There is a flexible way in which to allow freedom of association to people who cannot in good conscience belong to a union or support all of its causes, while at the same time preventing freeloading: require bona fide conscientious objectors to contribute an amount equal to what would have been their union dues to a charity mutually agreed upon by the objector and the union.


Still class warfare

For the CAW—even more than for most CLC unions—labour relations remains class warfare. While many trade unions in North America are beginning to see the value of win-win negotiations, also known as mutual gains bargaining (MGB), the CAW is "totally opposed" to this kind of innovation.

"I see it as in the interest of the employer only," says Hargrove. "The goals of the corporation are different than the goals of working people."

Were it indeed impossible to reconcile the interests of labour and management, or of labour and the other stakeholders in the economy, then there could be no hope for real labour peace.
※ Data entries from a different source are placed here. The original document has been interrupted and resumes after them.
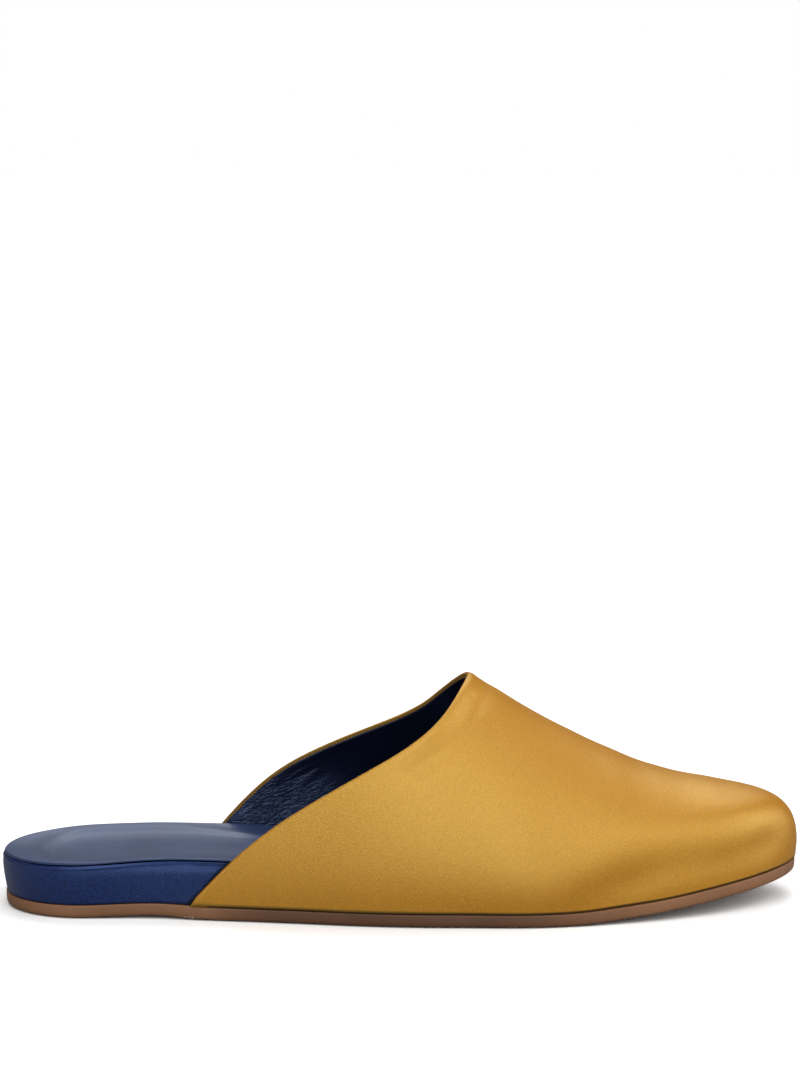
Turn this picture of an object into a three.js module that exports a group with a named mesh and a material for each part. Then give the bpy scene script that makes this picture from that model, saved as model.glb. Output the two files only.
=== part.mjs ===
// A babouche slipper for the right foot: an open-heeled mule with a low flat sole. The outsole carries a
// thick footbed whose side shows at the heel, a thin insole lies on the footbed, and the upper wraps the
// front half. Sizes are in millimetres. X runs from heel to toe, Y to the inner side of the foot, Z up.
import * as THREE from "three";
import { mergeVertices } from "three/addons/utils/BufferGeometryUtils.js";

// Driving dimensions
const footbedLength = 276;
const ballWidth = 93;
const heelWidth = 64;
const instepHeight = 79.5; // floor to the top of the throat
const toeHeight = 39.7; // floor to the top of the toe box
const toeSpring = 9;
const toePoint = 4; // how far the toe's tip turns to the inner side
const outsoleThickness = 4.6;
const outsoleEdgeRadius = 1.6;
const heelSeatHeight = 16.5; // floor to the middle of the insole at the heel
const ballSeatHeight = 9.6; // floor to the insole under the ball of the foot
const heelCup = 2.6; // how much the insole's rim stands above its middle
const footbedLean = 1.6; // how much the heel's wall leans out at its top
const footbedEdgeRadius = 1.6;
const bellyOut = 0.7; // share of the lean that the wall already has at half its height
const insoleThickness = 0.9;
const insoleEdgeRadius = 0.4;
const insoleInset = 1.0; // from the footbed's wall to the insole's edge
const upperWall = 2.2;
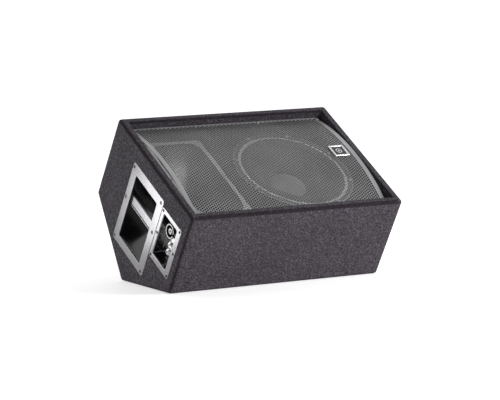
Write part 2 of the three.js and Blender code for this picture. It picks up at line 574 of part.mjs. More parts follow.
// Closes the loop of rings at both ends, for the space inside the horn.
function skinCap(rings) {
  const extended = [rings[0].map(([x, y, z]) => [x, y, z + 5]), ...rings,
    rings.at(-1).map(([x, y, z]) => [x, y, z - 5])];
  const count = extended[0].length;
  const index = [];
  for (let r = 0; r + 1 < extended.length; r += 1) {
    for (let i = 0; i < count; i += 1) {
      const j = (i + 1) % count;
      const [a, b, c, d] = [r * count + i, r * count + j, (r + 1) * count + i, (r + 1) * count + j];
      index.push(a, c, b, b, c, d);
    }
  }
  for (let i = 1; i + 1 < count; i += 1) {
    index.push(0, i, i + 1);
    const last = (extended.length - 1) * count;
    index.push(last, last + i + 1, last + i);
  }
  const geometry = new THREE.BufferGeometry();
  geometry.setAttribute('position', new THREE.Float32BufferAttribute(extended.flat(2), 3));
  geometry.setIndex(index);
  return geometry;
}

// One ring of the horn: a rounded box near the mouth that becomes a circle at the throat.
const HORN_SIDES = 28;
const HORN_TOP = BAFFLE_Z + GAP + HORN.sheet;
const HORN_MOUTH = { halfWidth: 67, halfHeight: 137, squareness: 0.32 };
const HORN_FLARE = 1.5; // how late the walls open towards the mouth
function hornRing(t, grow) {
  const open = (1 - t) ** HORN_FLARE;
  const halfWidth = THREE.MathUtils.lerp(HORN.throatRadius, HORN_MOUTH.halfWidth, open) + grow;
  const halfHeight = THREE.MathUtils.lerp(HORN.throatRadius, HORN_MOUTH.halfHeight, open) + grow;
  const squareness = THREE.MathUtils.lerp(1, HORN_MOUTH.squareness, (1 - t) ** 0.6);
  const power = (value) => Math.sign(value) * Math.abs(value) ** squareness;
  const z = THREE.MathUtils.lerp(HORN_TOP, HORN.throatZ, t);
  return Array.from({ length: HORN_SIDES }, (_, i) => {
    const angle = ((i + 0.5) / HORN_SIDES) * 2 * Math.PI;
    return [HORN.x + halfWidth * power(Math.cos(angle)), HORN.y + halfHeight * power(Math.sin(angle)), z];
  });
}
const HORN_STEPS = 6;
const hornSteps = Array.from({ length: HORN_STEPS + 1 }, (_, i) => i / HORN_STEPS);
const hornShell = skinRings([
  ...hornSteps.map((t) => hornRing(t, HORN.sheet)),
  ...hornSteps.map((t) => hornRing(t, 0)).reverse(),
]);
const hornBore = skinCap(hornSteps.map((t) => hornRing(t, 0)));
const hornEdge = outline(hornRectangle(HORN.width, HORN.height, HORN.radius));
const hornFlange = extrudeZ(hornEdge, BAFFLE_Z + GAP, HORN_TOP);
const throatFlange = turnedZ([[13.2, HORN.throatZ], [32, HORN.throatZ], [32, HORN.throatZ + 5],
  [13.2, HORN.throatZ + 5]]).translate(HORN.x, HORN.y, 0);
add('horn', join(hornShell, cut(hornFlange, [hornBore]), throatFlange), blackPlastic());

const hornPiece = (name, points, material, segments) =>
  add(name, turnedZ(points, segments), material, [HORN.x, HORN.y, 0]);
const HF_FRONT_Z = HORN.throatZ - GAP;
const HF_BACK_Z = HF_FRONT_Z - HF_MAGNET_LENGTH;
hornPiece('hf_magnet_assembly', [[HORN.throatRadius, HF_FRONT_Z], [22, HF_BACK_Z], [44, HF_BACK_Z],
  [50, HF_BACK_Z + 6], [50, HF_FRONT_Z - 6], [44, HF_FRONT_Z]], blackSteel());
const DIAPHRAGM = { radius: 22, rise: 6, rim: 27, sheet: 0.6 };
const domeLine = (sheet) => Array.from({ length: 4 }, (_, i) => {
  const t = i / 3;
  return [DIAPHRAGM.radius * (1 - t), HF_BACK_Z - 1.2 - sheet - DIAPHRAGM.rise * (1 - (1 - t) ** 2)];
});
hornPiece('hf_diaphragm', [
  ...domeLine(DIAPHRAGM.sheet).reverse(), [DIAPHRAGM.rim, HF_BACK_Z - 1.2 - DIAPHRAGM.sheet],
  [DIAPHRAGM.rim, HF_BACK_Z - 1.2], ...domeLine(0),
], finish(0xb8b8ba, 0.3, 0.9), 24);
const HF_COVER_END = HF_BACK_Z - 24;
hornPiece('hf_rear_cover', [[0, HF_COVER_END], [34, HF_COVER_END], [42, HF_COVER_END + 6],
  [42, HF_BACK_Z - GAP], [30, HF_BACK_Z - GAP], [30, HF_COVER_END + 8], [0, HF_COVER_END + 3]], blackPlastic());

// ---------------------------------------------------------------- crossover, on the upper back board
const CROSSOVER_Y = baffleHalf - GAP;
const CROSSOVER = { x: -30, z: -160, width: 150, height: 96, sheet: 2 };
const PART_TOP = CROSSOVER_Y - CROSSOVER.sheet - GAP;
add('crossover_board', box(
  [CROSSOVER.x - CROSSOVER.width / 2, CROSSOVER_Y - CROSSOVER.sheet, CROSSOVER.z - CROSSOVER.height / 2],
  [CROSSOVER.x + CROSSOVER.width / 2, CROSSOVER_Y, CROSSOVER.z + CROSSOVER.height / 2]),
finish(0x6d5a2c, 0.7, 0));
// Parts on the board: its x and z, then its radii or its size.
const coilOnBoard = (name, x, z, innerRadius, outerRadius, height) =>
  add(name, turned([[innerRadius, -height], [outerRadius, -height], [outerRadius, 0], [innerRadius, 0]], 24),
    copper(), [x, PART_TOP, z]);
coilOnBoard('crossover_coil_low', -62, -176, 9, 25, 20);
coilOnBoard('crossover_coil_high', 20, -136, 6, 15, 13);
const capacitorOnBoard = (name, x, z, radius, length) =>
  add(name, new THREE.CylinderGeometry(radius, radius, length, 20), finish(0x27324f, 0.4, 0),
    [x, PART_TOP - radius, z], [0, 0, Math.PI / 2]);
capacitorOnBoard('crossover_capacitor_low', -58, -128, 11, 44);
capacitorOnBoard('crossover_capacitor_high', 14, -166, 8, 34);
const RESISTOR = { x: 14, z: -193.5, length: 48, side: 9 };
add('crossover_resistor', box(
  [RESISTOR.x - RESISTOR.length / 2, PART_TOP - RESISTOR.side, RESISTOR.z - RESISTOR.side / 2],
  [RESISTOR.x + RESISTOR.length / 2, PART_TOP, RESISTOR.z + RESISTOR.side / 2]), finish(0xd8d4c8, 0.8, 0));

// ---------------------------------------------------------------- leads inside the cabinet
const LEAD_RADIUS = 2.2;
function lead(name, points) {
  const section = new THREE.Shape().absarc(0, 0, LEAD_RADIUS, 0, 2 * Math.PI, false);
  const path = new THREE.CatmullRomCurve3(points.map((p) => new THREE.Vector3(...p)));
  add(name, new THREE.ExtrudeGeometry(section,
    { extrudePath: path, steps: 16, curveSegments: 4, bevelEnabled: false }), rubberBlack());
}
lead('input_lead', [[-255.5, -121, -100], [-244, -121, -110], [-232, -112, -190], [-205, -70, -236],
  [-150, 20, -246], [-110, 110, -222], [-106, 150, -196], [-104, 172, -180]]);
lead('woofer_lead', [[47, 178, -160], [56, 160, -162], [66, 128, -148], [66, 100, -130], [66, 88, -125]]);
lead('tweeter_lead', [[-100, 178, -140], [-110, 166, -146], [-124, 110, -166], [-140, 66, -166],
  [-146, 52, -162]]);

// ---------------------------------------------------------------- standing on the floor slope
// Leaning the face back lays one keel slope flat on the floor, and the origin goes under the middle.
wedge.rotation.x = SLOPE;
wedge.updateMatrixWorld(true);
const reach = new THREE.Box3().setFromObject(wedge, true);
wedge.position.set(0, -(reach.min.y + reach.max.y) / 2, KEEL_DEPTH * Math.cos(SLOPE));

export default wedge;
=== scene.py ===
"""Stage monitor wedge: the finished surfaces of a carpeted floor loudspeaker, built around its frame."""

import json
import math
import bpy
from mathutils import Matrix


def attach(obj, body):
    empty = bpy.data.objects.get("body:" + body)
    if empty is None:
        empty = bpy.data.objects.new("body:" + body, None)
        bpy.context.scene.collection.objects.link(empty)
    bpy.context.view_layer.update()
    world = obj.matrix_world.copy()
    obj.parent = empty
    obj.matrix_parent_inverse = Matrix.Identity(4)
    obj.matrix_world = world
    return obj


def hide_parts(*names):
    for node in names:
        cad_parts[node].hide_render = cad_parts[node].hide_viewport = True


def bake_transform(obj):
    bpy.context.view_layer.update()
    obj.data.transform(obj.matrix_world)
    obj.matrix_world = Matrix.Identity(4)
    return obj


bl_info = {
    "name": "Stage Monitor Wedge",
    "version": (1, 0, 0),
    "blender": (4, 5, 0),
    "location": "3D View > Sidebar > Wedge",
    "description": "Builds a carpeted stage monitor wedge piece by piece around its packed frame",
    "category": "Object",
}

import bmesh
import bpy
from bpy.props import FloatProperty, FloatVectorProperty, IntProperty, PointerProperty
from mathutils import Matrix, Vector

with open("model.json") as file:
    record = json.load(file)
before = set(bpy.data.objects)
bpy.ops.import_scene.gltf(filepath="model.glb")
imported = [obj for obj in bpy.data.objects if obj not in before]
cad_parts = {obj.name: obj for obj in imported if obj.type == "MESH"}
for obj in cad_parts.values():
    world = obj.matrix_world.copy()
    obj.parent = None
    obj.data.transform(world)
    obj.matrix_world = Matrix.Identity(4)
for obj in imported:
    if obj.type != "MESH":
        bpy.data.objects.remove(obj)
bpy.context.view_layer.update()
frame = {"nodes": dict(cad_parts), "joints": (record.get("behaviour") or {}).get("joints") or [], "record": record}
MM = 0.001

# ------------------------------------------------------------------ the speaker face's own frame
# x runs along the cabinet, y across the speaker face towards its high edge, and z out of the face,
# which is at z = 0. The woofer slides along z, so its joint gives the direction.
OUT = Vector(frame["joints"][0]["axis"]).normalized()
ACROSS = OUT.cross(Vector((1, 0, 0))).normalized()
SLOPE = math.atan2(-OUT.y, OUT.z)


def _face_matrix():
    points = [v.co for v in frame["nodes"]["carpet_wrap"].data.vertices]
    across = [p.dot(ACROSS) for p in points]
    middle = (min(across) + max(across)) / 2
    origin = ACROSS * middle + OUT * max(p.dot(OUT) for p in points)
    return Matrix.Translation(origin) @ Matrix((Vector((1, 0, 0)), ACROSS, OUT)).transposed().to_4x4()


FACE = _face_matrix()
TO_FACE = FACE.inverted()


def face_box(*names):
    """Lowest and highest corner of CAD nodes in the face's frame."""
    points = [TO_FACE @ v.co for name in names for v in frame["nodes"][name].data.vertices]
    low = Vector([min(p[i] for p in points) for i in range(3)])
    high = Vector([max(p[i] for p in points) for i in range(3)])
    return low, high


def face_middle(*names):
    low, high = face_box(*names)
    return (low + high) / 2


WRAP_LOW, WRAP_HIGH = face_box("carpet_wrap", "carpet_left_end", "carpet_right_end")
END_X = WRAP_HIGH.x
BAY_X = face_box("carpet_right_end")[0].x
FACE_HALF = WRAP_HIGH.y
KEEL_DEPTH = FACE.translation.z / math.cos(SLOPE)
SIDE_DEPTH = KEEL_DEPTH - FACE_HALF * math.tan(SLOPE)


def end_frame(x, y=0.0, z=0.0):
    """A frame on the left end: x runs towards the low edge of the face, y out of the face, z outwards."""
    turn = Matrix(((0, 0, -1), (-1, 0, 0), (0, 1, 0))).to_4x4()
    return Matrix.Translation((x, y, z)) @ turn


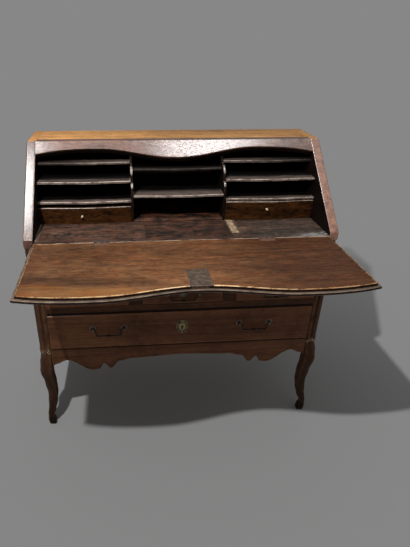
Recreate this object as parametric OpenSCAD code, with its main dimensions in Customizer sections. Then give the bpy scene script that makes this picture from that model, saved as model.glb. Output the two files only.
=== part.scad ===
// Slant-front desk on cabriole legs, with a fall, lopers, a fitted gallery and four front drawers.
// Millimetres, +Z up. The front faces -Y, and the fall stands open, resting on the lopers.

/* [Whole desk] */
// Width of the case
desk_w = 1035; // [1000:1:1080]
// Depth of the case, from the front plane to the back
desk_d = 488; // [470:1:520]
// Height to the top
desk_h = 1026; // [1010:1:1034]
// Height of the writing surface
writing_h = 770; // [762:1:778]
// Depth of the top, from the slant's upper arris to the back
top_d = 190; // [180:1:200]

/* [Case] */
// Thickness of the gables beside the fall
gable_t = 31; // [28:0.5:34]
// Thickness of the top board
top_t = 22; // [18:1:25]
// Thickness of the boards of the front
front_t = 22; // [20:1:24]
// How far the front boards stand behind the posts
front_set = 3; // [2:0.5:4]
// Width and depth of the corner posts
post_w = 40; // [38:0.5:42]
// Radius of a front post's outer corner
post_round = 20; // [16:0.5:21]
// Width of the groove beside the rounded corner
post_groove = 8; // [4:0.5:9]
// Thickness of the side panels
panel_t = 16; // [14:1:20]
// Thickness of the back boards
back_t = 10; // [8:1:12]
// Thickness of the writing floor
floor_t = 16; // [15:0.5:16.5]

/* [Legs and apron] */
// How far the square posts reach below the apron's top edge
post_drop = 23; // [18:1:28]
// Height of the apron at the middle
apron_mid_h = 48; // [44:1:52]
// Height of the apron at its large lobes
apron_lobe_h = 99; // [92:1:104]

/* [Front] */
// Height of the long drawer's front
long_h = 139.5; // [130:0.5:150]
// Height of the rail above the long drawer
mid_rail_h = 28; // [26:1:32]
// Height of the three small drawers' opening
small_h = 90; // [84:1:96]
// Height of the rail above the small drawers
small_rail_h = 30; // [26:1:34]
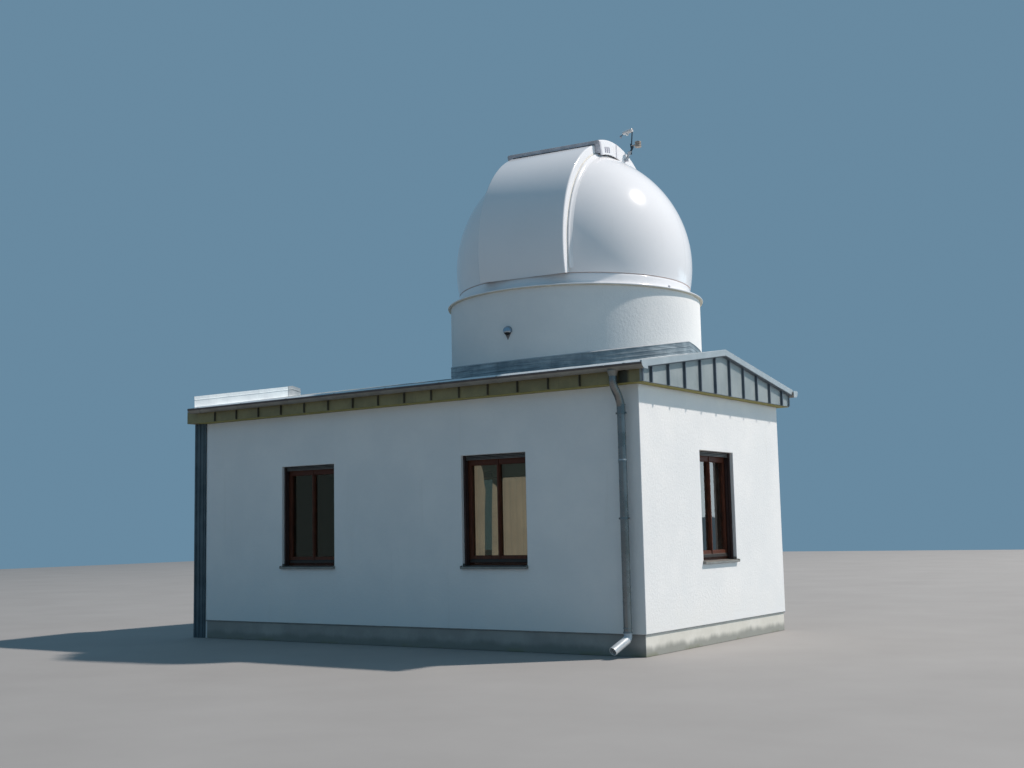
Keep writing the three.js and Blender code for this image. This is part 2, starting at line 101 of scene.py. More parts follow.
class Finish:
    # One material: its node tree, and short ways to the nodes that the finishes use
    def __init__(self, name):
        self.material = bpy.data.materials.new(name)
        self.material.use_nodes = True
        self.tree = self.material.node_tree
        self.shader = self.tree.nodes["Principled BSDF"]
        self.out = self.tree.nodes["Material Output"]

    def node(self, kind, settings=None, inputs=None, output=0):
        made = self.tree.nodes.new(kind)
        for key, value in (settings or {}).items():
            if key == "stops":  # two of them, as many as a new ramp has
                for element, (position, colour) in zip(made.color_ramp.elements, value):
                    element.position = position
                    element.color = (*colour, 1)
            else:
                setattr(made, key, value)
        for key, value in (inputs or {}).items():
            self.feed(made.inputs[key], value)
        return Value(self, made.outputs[output])

    def feed(self, socket, value):
        if isinstance(value, Value):
            self.tree.links.new(value.socket, socket)
        else:
            socket.default_value = (*value, 1) if socket.type == "RGBA" else value

    def surface(self, inputs):
        for key, value in inputs.items():
            self.feed(self.shader.inputs[key], value)
        return self.material

    def place(self):
        return self.node("ShaderNodeTexCoord", output="Object")

    def stretched(self, at, scale):
        return self.node("ShaderNodeVectorMath", {"operation": "MULTIPLY"}, {0: at, 1: scale})

    def axis(self, at, name):
        return self.node("ShaderNodeSeparateXYZ", {}, {0: at}, output=name)

    def noise(self, at, scale, detail=3, rough=0.5):
        return self.node("ShaderNodeTexNoise", {}, {
            "Vector": at, "Scale": scale, "Detail": detail, "Roughness": rough,
        })

    def ramp(self, value, stops):
        return self.node("ShaderNodeValToRGB", {"stops": stops}, {0: value})

    def fade(self, value, low, high):
        return self.node("ShaderNodeMapRange", {"interpolation_type": "SMOOTHSTEP"}, {
            "Value": value, "From Min": low, "From Max": high,
        })

    def mix(self, factor, first, second):
        return self.node("ShaderNodeMix", {"data_type": "RGBA"}, {0: factor, 6: first, 7: second}, output=2)

    def bump(self, height, strength, distance):
        return self.node("ShaderNodeBump", {}, {"Strength": strength, "Distance": distance, "Height": height})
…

Every collective agreement would then be just a momentary truce in an ongoing war that no one could win.

An increase in union choice would be a boon for organized working people. But that choice would only make a significant difference if workers get to choose between significantly different trade unions. The choice between CLC unions and the CAW is a choice between Dumb and Dumber.

The CLC unions offer working people the closed shop within a union monopoly; the CAW offers them the closed shop within a union duopoly. The CLC unions offer working people class war lite; the CAW offers them class war turbo.

A real choice would include unions that offer workers real trade union democracy through genuine freedom of association and unions that realize the wisdom of labour peace through mutual gains bargaining. Labour leaders who offer such an option deserve the full three cheers that Buzz Hargrove does not.